Dans le nord du Mali, une série d’attaques violentes avaient fait 31 morts parmi les Casques bleus, depuis que la mission a été déployée en juillet 2013.
Les Casques bleus étaient déjà passés d’un rôle de surveillance des lignes de cessez-le-feu à celui de « guerriers-gardiens de la paix », qui inquiète certains pays contributeurs en hommes. Or, il est nécessaire que l’ONU soit plus audacieuse sur ce terrain ou elle risque de perdre sa crédibilité. Le groupe d’experts prévoyait ainsi de se rendre dans ces pays pour écouter leurs revendications ainsi qu’au quartier général de l’Otan à Bruxelles pour tenter de convaincre l’Alliance d’aider à renforcer les opérations de l’ONU.
Les membres du panel discutèrent également avec l’Union africaine et la Communauté économique des Etats de l’Afrique de l’Ouest (Cédéao) pour voir comment les pays africains, dont beaucoup de soldats sont faiblement entraînés ou accusés de violations des droits de l’homme, peuvent prendre part à cette révision.
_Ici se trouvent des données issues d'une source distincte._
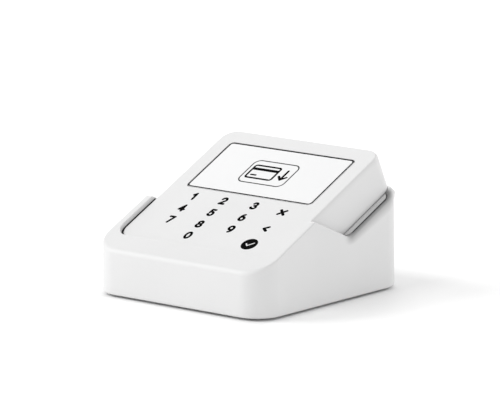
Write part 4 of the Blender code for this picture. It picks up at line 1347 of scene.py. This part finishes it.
def floor_look(tree, coords):
    """Nearly white, with a faint glow that starts outside the object and its shadow."""
    split = add_node(tree, "SeparateXYZ", {"Vector": coords}).outputs
    squares, outside = [], []
    for axis, (middle, near) in enumerate(zip(FLOOR_MIDDLE, FLOOR_NEAR)):
        reach = maths(tree, "ABSOLUTE", split[axis])
        outside.append(maths(tree, "SUBTRACT", reach, SHELL_HIGH[axis] * MM))
        aside = maths(tree, "ABSOLUTE", maths(tree, "SUBTRACT", split[axis], middle))
        aside = maths(tree, "MAXIMUM", maths(tree, "SUBTRACT", aside, near))
        squares.append(maths(tree, "MULTIPLY", aside, aside))
    away = maths(tree, "SQRT", maths(tree, "ADD", *squares))
    glow = remap(tree, away, 0.0, FLOOR_FADE, 0.0, FLOOR_GLOW)
    clear = remap(tree, maths(tree, "MAXIMUM", *outside), 0.0, FLOOR_CLEAR, 0.0, 1.0)
    return {
        "Base Color": blend_colours(tree, noise(tree, coords, 3.0, 2.0),
                                    (0.95, 0.95, 0.95), (0.97, 0.97, 0.97)),
        "Emission Color": (1.0, 1.0, 1.0),
        "Emission Strength": maths(tree, "MULTIPLY", glow, clear),
        "Roughness": 0.8,
        "Specular IOR Level": 0.1,
    }


def add_floor():
    """A plain, nearly white table top."""
    floor = new_object("floor", lambda bm: bmesh.ops.create_grid(bm, x_segments=8, y_segments=8,
                                                                 size=6.0))
    floor.data.materials.append(shader_material("floor_white", floor_look))


def add_facing(name, data, target, azimuth, elevation, distance, roll=0.0):
    """A lamp or camera that looks at target from an angle round from the front and one up."""
    a, e = math.radians(azimuth), math.radians(elevation)
    away = Vector((math.sin(a) * math.cos(e), -math.cos(a) * math.cos(e), math.sin(e)))
    turn = (-away).to_track_quat("-Z", "Y").to_matrix().to_4x4()
    placed = bpy.data.objects.new(name, data)
    bpy.context.scene.collection.objects.link(placed)
    placed.location = target + away * distance
    placed.rotation_mode = "QUATERNION"
    placed.rotation_quaternion = (turn @ Matrix.Rotation(math.radians(roll), 4, "Z")
                                  ).to_quaternion()
    return placed


def add_lights():
    """Square soft lights and an even white surround."""
    for name, azimuth, elevation, power in LIGHTS:
        data = bpy.data.lights.new(name, "AREA")
        data.shape = "SQUARE"
        data.size = LIGHT_SIZE
        data.energy = power
        add_facing(name, data, LIGHT_AIM, azimuth, elevation, LIGHT_DISTANCE)
    world = bpy.data.worlds.new("surround")
    world.use_nodes = True
    background = world.node_tree.nodes["Background"]
    background.inputs["Color"].default_value = (1, 1, 1, 1)
    background.inputs["Strength"].default_value = SURROUND
    bpy.context.scene.world = world


def add_camera():
    """A long-lens camera, low and from the front right."""
    data = bpy.data.cameras.new("camera")
    data.lens = CAMERA_LENS
    data.sensor_width = 36.0
    data.clip_start, data.clip_end = 0.05, 50.0
    bpy.context.scene.camera = add_facing("camera", data, CAMERA_TARGET, CAMERA_AZIMUTH,
                                          CAMERA_ELEVATION, CAMERA_DISTANCE, CAMERA_ROLL)


add_floor()
add_lights()
add_camera()
bpy.context.scene.view_settings.view_transform = "Standard"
Elle devrait être présentée à l’Assemblée générale de l’ONU lors de son grand rendez-vous en septembre et au Conseil de sécurité.
Selon José Ramos-Horta, « il n’existe pas de substitut aux missions de maintien de la paix (…) personne n’a encore proposé de meilleur concept », mais les populations deviennent de plus en plus hostiles à ces forces considérées, à tort ou à raison, comme des « forces d’occupation » ou des « forces impérialistes ». Si leur présence finit par être tolérée, il est plus qu’impératif qu’elles se joignent vigoureusement aux forces armées hôtes pour « faire la guerre ».
C’est pourquoi au Mali, les sollicitations répétitives pour « un mandat plus robuste de la MINUSMA » n’ayant pas eu l’adhésion de New York, les casques bleus ont fini par être déclarées persona non grata ! « Si l’ONU ne peut pas nous aider à combattre les terroristes, qu’elle quitte notre pays », rouspètent de nombreux Maliens, dont les premiers dirigeants du pays. Et cette prise de position est de mise ailleurs sur le continent et sous d’autres cieux. Aux dirigeants de revoir de fond en comble la stratégie globale de coopération internationale et particulièrement celle de l’interventionnisme onusien.